2007 July 13 15:19:37 BRT

Mais causos

Cansado de ver a Lady boiar nos meus artigos técnicos, resolvi contar uns causos… Só pra variar…

Tia Carmem

Não lembro direito quando foi (eu nem era vivo, eu sei, mas já me disseram as datas aproximadas e eu já me esqueci) que os eventos desse causo aconteceram. Mas sei que foi a muito, muito tempo atrás, numa BH não muito distante.

Tia Carmem era tia da minha mãe. Foi a última dos irmãos da minha avó a falecer, e também a que eu tive mais contato. A outra tia avó que tive algum contato foi a Tia Dulce, mas ela morreu quando eu ainda era criança. Além do que, os causos da tia Carmem sempre foram mais engraçados.

Ela foi uma das primeiras mulheres de BH a ter carteira de motorista (alguns dizem que foi a segunda mulher a tirar carteira em Minas, mas não sei confirmar isso). Quando voltava pra casa, ali na Rua Chumbo (hoje Rua Estêvão Pinto), na serra, as mães já tiravam as crianças da rua uns 15 minutos antes:

  • Crianças, venham pra casa porque está na hora do automóvel da dona Carmem passar.

Não que ela fosse má motorista, pelo contrário! É que “carro” por si só era uma coisa rara, e as mães morriam de medo de uma criança ser atropelada por aquelas coisas estranhas.

O causo mais antigo que tenho notícia da Tia Carmem era que ela tinha subido a escadaria da Igreja São José num Fordinho (aqueles Fords modelo T antigos, sabem?). Esse caso sempre rodou pela família toda, e ninguém nunca conseguia confirmar. Era verdade? Tinha quem dissesse que que saiu reportagem sobre o feito no Estado de Minas. Mas ninguém sabia ao certo.

Mas tinham outros casos. Minha avó (e minha Tia Patrícia depois) gostavam de contar que num dia de chuva (e na época nao existia TV, quem dirá internet, e quiçá nem mesmo tinham rádio em casa), entediados e sentados todos na sala, conversando, Tia Carmem resolveu arrumar diversão:

  • Faço uma aposta: consigo abrir o portão de casa sem sair do carro, igual fazemos para abrir porteira quando estamos montados a cavalo.
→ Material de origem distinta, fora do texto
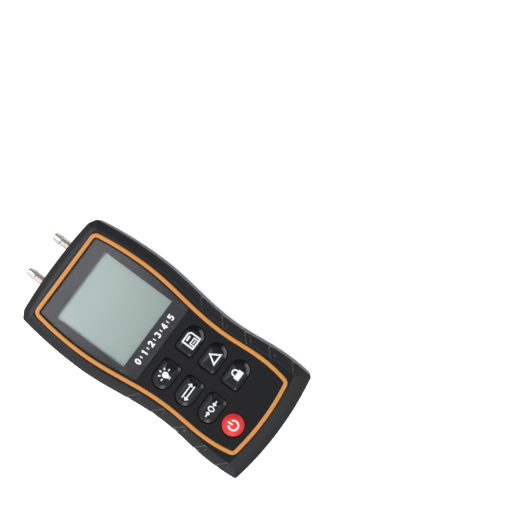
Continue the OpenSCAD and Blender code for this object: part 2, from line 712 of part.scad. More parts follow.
// Key: crowned cap through the face, flange behind it and stem down to the pill
module rubber_key(place) {
    crown_r = (pow(key_w / 2, 2) + pow(key_crown, 2)) / (2 * key_crown);
    color(rubber_color) {
        intersection() {
            key_prism(place, 0, flange_z - flange_t, face_z + key_rise + over);
            translate([place[0], place[1], face_z + key_rise - crown_r]) sphere(crown_r);
        }
        key_prism(place, flange_w, flange_z - flange_t, flange_z);
        key_prism(place, -stem_inset, pill_z + pill_t, flange_z);
    }
}
module power_key() {
    crown_r = (pow(power_d / 2, 2) + pow(key_crown, 2)) / (2 * key_crown);
    color(red) {
        intersection() {
            power_prism(0, flange_z - flange_t, face_z + key_rise + over);
            translate([-key_column_x, power_y, face_z + key_rise - crown_r]) sphere(crown_r);
        }
        power_prism(flange_w, flange_z - flange_t, flange_z);
        power_prism(-stem_inset, pill_z + pill_t, flange_z);
    }
}
module pill(place) { color("#101010") post(place[0], place[1], pill_z, pill_z + pill_t, pill_d); }

sensor_low_z = port_z - sensor_depth / 2;
module pressure_sensor() {
    color("#d8d4c8") {
        block(0, sensor_y, sensor_low_z, sensor_low_z + sensor_depth, sensor_w, sensor_len);
        for (x = [-1, 1]) difference() {
            rod(x * nozzle_spacing / 2, port_z, nozzle_y - over, nozzle_y + nozzle_len, nozzle_d);
            rod(x * nozzle_spacing / 2, port_z, nozzle_y, nozzle_y + nozzle_len + over, nozzle_d / 2);
        }
        for (x = [-1, 1], k = [0 : pin_count - 1])
            post(x * (sensor_w / 2 - pin_d), sensor_y + (k - (pin_count - 1) / 2) * sensor_len / 5,
                sensor_low_z + sensor_depth - over, board_back_z, pin_d);
    }
}

// Straight length of tube along Y, and a bend that turns by tube_turn about the local middle
module tube_straight(x, low, high, bore) {
    difference() {
        rod(x, port_z, low, high, tube_d);
        rod(x, port_z, low - over, high + over, bore);
    }
}
module tube_bend() {
    rotate_extrude(angle = tube_turn) translate([tube_bend_r, 0]) difference() {
        circle(d = tube_d);
        circle(d = nozzle_d);
    }
}
// Tube: wide on the spigot, two equal bends, narrow on the nozzle
module sensor_tube() {
    x = port_spacing / 2;
    color("#e6e4da") {
        tube_straight(x, bend_top_y, tube_top_y, spigot_d + slide_gap);
        translate([x - tube_bend_r, bend_top_y, port_z]) rotate([0, 0, -tube_turn]) tube_bend();
        translate([x - tube_shift + tube_bend_r, bend_low_y, port_z]) rotate([0, 0, 180 - tube_turn])
            tube_bend();
        tube_straight(x - tube_shift, nozzle_y + slide_gap, bend_low_y, nozzle_d + slide_gap);
    }
}
module positive_tube() { sensor_tube(); }
module negative_tube() { mirror([1, 0, 0]) sensor_tube(); }

// Port: hose cone and crest, neck in the wall, flange, and a spigot for the tube
land_y = port_tip_y - cone_len - land_len;
module hose_port() {
    color(nickel) translate([port_spacing / 2, 0, port_z]) difference() {
        union() {
            translate([0, port_tip_y, 0]) rotate([90, 0, 0]) cylinder(h = cone_len, d1 = tip_d, d2 = crest_d);
            rod(0, 0, land_y, land_y + land_len, crest_d);
            rod(0, 0, rib_y - cradle_t, land_y, neck_d);
            rod(0, 0, flange_y - port_flange_t, flange_y, port_flange_d);
            rod(0, 0, spigot_end_y, rib_y, spigot_d);
        }
        rod(0, 0, spigot_end_y - over, port_tip_y + over, bore_d);
    }
}
module positive_port() { hose_port(); }
module negative_port() { mirror([1, 0, 0]) hose_port(); }
module port_seals() {
    color("#151515") for (x = [-1, 1]) difference() {
        rod(x * port_spacing / 2, port_z, flange_y, end_wall_y, port_flange_d - 2 * seal_t);
        rod(x * port_spacing / 2, port_z, flange_y - over, end_wall_y + over, neck_d + 2 * slide_gap);
    }
}

// Door: a plate that ends in the case's own rounded bottom edge, with a tongue on each side
module battery_door() {
    door_low = bottom_y - over;
    mid = (door_low + door_top_y) / 2;
    color(case_color) difference() {
        intersection() {
            union() {
                block(0, mid, door_low_z, door_high_z, door_w, door_top_y - door_low);
                block(0, mid, tongue_z, tongue_z + tongue_t, door_w + 2 * tongue_w, door_top_y - door_low);
            }
            lofted(back_levels);
        }
        for (k = [0 : ridge_count - 1])
            block(0, door_top_y - ridge_margin - 2 * k * ridge_w, -over, door_low_z + ridge_h,
                door_w / 2, ridge_w);
    }
}

function cell_x(k) = (k - (cell_count - 1) / 2) * (cell_d + cell_gap);
// Cell along Y, its nub up or down
module cell(k, up) {
    if (k < cell_count) color("#8a8f96") translate([cell_x(k), bay_mid_y, cell_z])
        rotate([up ? -90 : 90, 0, 0]) {
            translate([0, 0, -cell_len / 2]) cylinder(h = cell_len - nub_len, d = cell_d);
            cylinder(h = cell_len / 2, d = nub_d);
        }
}
// Side of each cell that faces the nub, by turns
function spring_side(k) = k % 2 == 0 ? -1 : 1;
// Contact plate's width and height, and the spring's widest diameter
plate_w = 8;
plate_h = 7;
spring_d = 6;
module battery_springs() {
    gap = contact_room - plate_t;
    color("silver") for (k = [0 : cell_count - 1]) let (side = spring_side(k))
        translate([cell_x(k), bay_mid_y + side * (bay_len / 2 - plate_t), cell_z])
            rotate([side * 90, 0, 0]) cylinder(h = gap, d1 = spring_d, d2 = spring_d / 2);
}
module contact_plates() {
    color("silver") for (k = [0 : cell_count - 1], side = [-1, 1]) {
        y = bay_mid_y + side * (bay_len / 2 - plate_t / 2);
        block(cell_x(k), y, cell_z - plate_h / 2, cell_z + plate_h / 2, plate_w, plate_t);
        if (side != spring_side(k)) rod(cell_x(k), cell_z,
            side > 0 ? bay_mid_y + cell_len / 2 : bay_mid_y - bay_len / 2 + plate_t,
            side > 0 ? bay_mid_y + bay_len / 2 - plate_t : bay_mid_y - cell_len / 2, nub_d);
    }
}

// Leads from the outer plates through the bay's wall and up to the board
lead_d = 1.4;
lead_bend_r = 3;
lead_x = cell_x(cell_count - 1);
lead_z = cell_z + plate_h / 4;
module battery_lead() {
    bend_y = bay_top_y + bay_wall + lead_d;
    rod(lead_x, lead_z, bay_top_y, bend_y, lead_d);
    translate([lead_x, bend_y, lead_z + lead_bend_r]) rotate([90, 0, 90]) rotate([0, 0, -90])
        rotate_extrude(angle = 90) translate([lead_bend_r, 0]) circle(d = lead_d);
    post(lead_x, bend_y + lead_bend_r, lead_z + lead_bend_r, board_back_z, lead_d);
}
module battery_lead_red() { color("#c02a2a") battery_lead(); }
module battery_lead_black() { color("#151515") mirror([1, 0, 0]) battery_lead(); }

// Screws with their heads at the back
module screw(place, head_z, head_d, head_t, d, length) {
    post(place[0], place[1], head_z - head_t, head_z, head_d);
    post(place[0], place[1], head_z - over, head_z + length, d);
}
module case_screws() {
    color("#8d8f92") for (p = screw_places)
        screw(p, counterbore_depth, case_head_d, case_head_t, case_screw_d, case_screw_len);
}
module board_screws() {
    color("#b9bbbd") for (p = post_places)
        screw(p, board_back_z, board_head_d, board_head_t, board_screw_d, board_screw_len);
}
module rating_label() {
    color("#c9c9c6") block(0, top_y - label_from_top, slide_gap, slide_gap + label_t, label_w, label_h);
}

front_case();
rear_case();
trim_ring();
window_lens();
window_mask();
lcd_glass();
lcd_frame();
backlight_panel();
contact_strips();
main_board();
processor();
memory_chip();
amplifier_chip();
quartz_crystal();
capacitors();
buzzer();
keypad_mat();
rubber_key(key_places[0]);  // backlight_key
rubber_key(key_places[1]);  // save_key
rubber_key(key_places[2]);  // unit_key
rubber_key(key_places[3]);  // difference_key
rubber_key(key_places[4]);  // zero_key
rubber_key(key_places[5]);  // hold_key
power_key();
pill(key_places[0]);  // backlight_pill
pill(key_places[1]);  // save_pill
pill(key_places[2]);  // unit_pill
pill(key_places[3]);  // difference_pill
pill(key_places[4]);  // zero_pill
pill(key_places[5]);  // hold_pill
pill([-key_column_x, power_y]);  // power_pill
pressure_sensor();
positive_tube();
negative_tube();
positive_port();
negative_port();
port_seals();
battery_door();
cell(0, true);  // battery_left
cell(1, false);  // battery_middle
cell(2, true);  // battery_right
battery_springs();
contact_plates();
battery_lead_red();
battery_lead_black();
case_screws();
board_screws();
rating_label();
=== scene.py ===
"""Hand-held digital manometer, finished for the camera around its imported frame.

Sizes are in millimetres, in the frame's own axes: +Y to the ports, +Z out of the display side.
Meshes are handed to Blender in metres.
"""

import bmesh
import bpy
import numpy as np
from mathutils import Matrix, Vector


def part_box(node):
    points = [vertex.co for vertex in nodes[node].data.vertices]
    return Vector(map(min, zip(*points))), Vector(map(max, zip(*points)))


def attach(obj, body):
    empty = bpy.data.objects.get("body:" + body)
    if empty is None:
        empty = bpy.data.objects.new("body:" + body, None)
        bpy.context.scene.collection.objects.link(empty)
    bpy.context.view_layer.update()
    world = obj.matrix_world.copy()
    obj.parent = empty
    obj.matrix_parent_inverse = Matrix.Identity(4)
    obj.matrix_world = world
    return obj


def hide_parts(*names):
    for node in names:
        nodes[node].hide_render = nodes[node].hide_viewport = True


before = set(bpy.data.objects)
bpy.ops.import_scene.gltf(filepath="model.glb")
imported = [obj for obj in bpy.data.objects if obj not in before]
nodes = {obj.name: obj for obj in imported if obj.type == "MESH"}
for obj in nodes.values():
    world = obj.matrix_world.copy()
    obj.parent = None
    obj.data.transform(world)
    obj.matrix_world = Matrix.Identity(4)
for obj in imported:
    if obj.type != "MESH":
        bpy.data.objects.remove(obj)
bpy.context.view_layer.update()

MM = 0.001

# Front case
# The upper half of the housing, moulded in charcoal plastic. A chamfer and a sloping band run round its
# face, and five grip grooves with polished edges cross each long edge. The side wall has a coarser skin,
# and the face inside the trim ring has painted shade: a darker, less glossy copy of the plastic.

def corners(node):
    """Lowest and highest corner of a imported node, in millimetres."""
    return [np.array(corner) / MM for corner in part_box(node)]


case_low, case_high = corners("front_case")
top_y = case_high[1]
bottom_y = case_low[1]
parting_z = case_low[2]
face_z = case_high[2]
wall = 2.4
face_wall = 3
wall_draft = 0.35
chamfer_run = 2.75
chamfer_drop = 1.9
band_run = 3.1
band_drop = 0.8
band_curve = 1.7
wall_top_r = 0.4
seam_bevel = 0.35
slide_gap = 0.1
least_r = 0.2
# Half widths at the top end, the bulge, the waist, the hip and the bottom end, and the heights of these
body_halves = (34.7, case_high[0], 34.4, 37.3, 36)
body_stations = (top_y, top_y - 46, top_y - 101, top_y - 140, bottom_y)
bottom_crown = 3.5
top_crown = 1.5
bevel_run = 4.8
bevel_drop = 2.9
top_corner_r = 2.2
bevel_r = 6
bottom_corner_r = 2.2
# The crowned ends are sampled up to this share of their half width, where the corner begins
end_share = 0.78
end_steps = 20


def half_width(y, halves, stations):
    """Half width at height y: a parabola beyond the bulge and beyond the hip, half a cosine wave between."""
    top, bulge, waist, hip, bottom = halves
    top_at, bulge_at, waist_at, hip_at, bottom_at = stations
    down = (1 - np.cos(np.pi * (bulge_at - y) / (bulge_at - waist_at))) / 2
    out = (1 - np.cos(np.pi * (waist_at - y) / (waist_at - hip_at))) / 2
    return np.select(
        [y > bulge_at, y > waist_at, y > hip_at],
        [bulge - (bulge - top) * ((y - bulge_at) / (top_at - bulge_at)) ** 2,
         bulge + (waist - bulge) * down,
         waist + (hip - waist) * out],
        hip - (hip - bottom) * ((hip_at - y) / (hip_at - bottom_at)) ** 2)


def mirrored(right):
    """Closed outline from its right half: the left half is the same points back down."""
    return np.concatenate([right, right[-2:0:-1] * [-1, 1, 1]])


def marked(x, y, r=0):
    """Outline points (x, y, corner radius)."""
    return np.stack(np.broadcast_arrays(np.atleast_1d(x), y, r), -1).astype(float)


def inset_outline(points, distance):
    """Outline moved inward: each point goes along its mitre, and its corner radius shrinks as much."""
    place = points[:, :2]
    step = np.roll(place, -1, 0) - place
    side = np.stack([step[:, 1], -step[:, 0]], -1) / np.linalg.norm(step, axis=1, keepdims=True)
    before = np.roll(side, 1, 0)
    moved = place - distance * (before + side) / (1 + (before * side).sum(1, keepdims=True))
    radius = np.where(points[:, 2] > 0, np.maximum(points[:, 2] - distance, least_r), 0)
    return np.column_stack([moved, radius])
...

(Pra quem nunca foi na roça, animais urbanos que somos hoje, a gente leva o cavalo até o lado da porteira fechada, puxa a “maçaneta” ou seja lá como chama aquela fechadura de porteira e segurando a porteira vai dando ré com o cavalo. Em geral as porteiras são inclinadas, então basta passar da porteira depois de aberta que ela se fecha sozinha).

Pois entraram todos no carro, Tia Carmem no volante, os irmãos atrás e meu bisavô no banco do passageiro. Foram pra rua e fecharam o portão. E Tia Carmem manobrava o carro, chegava do lado do portão, tentava achar a posição certa, mas na hora H não conseguia segurar o portão e tinha de tentar de novo.

Tentou por uns 15 minutos ou meia hora, quando o vizinho veio a janela e viu a cena. Comovido, calçou as galochas, a capa de chuva e de guarda chuva em riste, veio até o carro:

  • Dr. Estevão, o Senhor saiu sem guarda chuvas, não foi? Não precisa se preocupar, eu abro pro senhor o portão.

Com vergonha de dizer que era só uma aposta, ainda mais depois de o vizinho ter se prontificado a ajudar, voltaram todos pro tédio da sala de casa, sem TV, sem Rádio ou internet. E principalmente sem saber se a Tia Carmem conseguia ou não abrir o portão.

Muito tempo depois estávamos no Lote [1], e a Tia Carmem também estava lá. Ela ia sempre ao Lote, e as vezes alguns netos dela também iam. Criamos todos coragem e resolvemos perguntar:

  • Tia Carmem, é verdade que você subiu a escadaria da Igreja São José de fordinho?

Indignada, ela respondeu:

  • Que mentira, nunca subi as escadarias da Igreja São José! Só desci!

girino 15:49, 13 Julho 2007 (BRT)

Notas

  1. ? O Lote é um lugar etéreo num dos condomínios de nova lima, próximo ao Clube Campestre de Belo Horizonte, onde a família se reúne aos domingos. Originalmente era só um lote vago, comprado por meu avô, onde ele ia cuidar das plantas. Com o tempo as plantas cresceram e brotou uma casa, uma garagem e outra coisas do gênero, ninguém sabe de onde. O Lote continuou sendo o nome desse lugar etéreo, que pra quem via de fora era uma mera casa de campo, mas pra família ia ser sempre O Lote.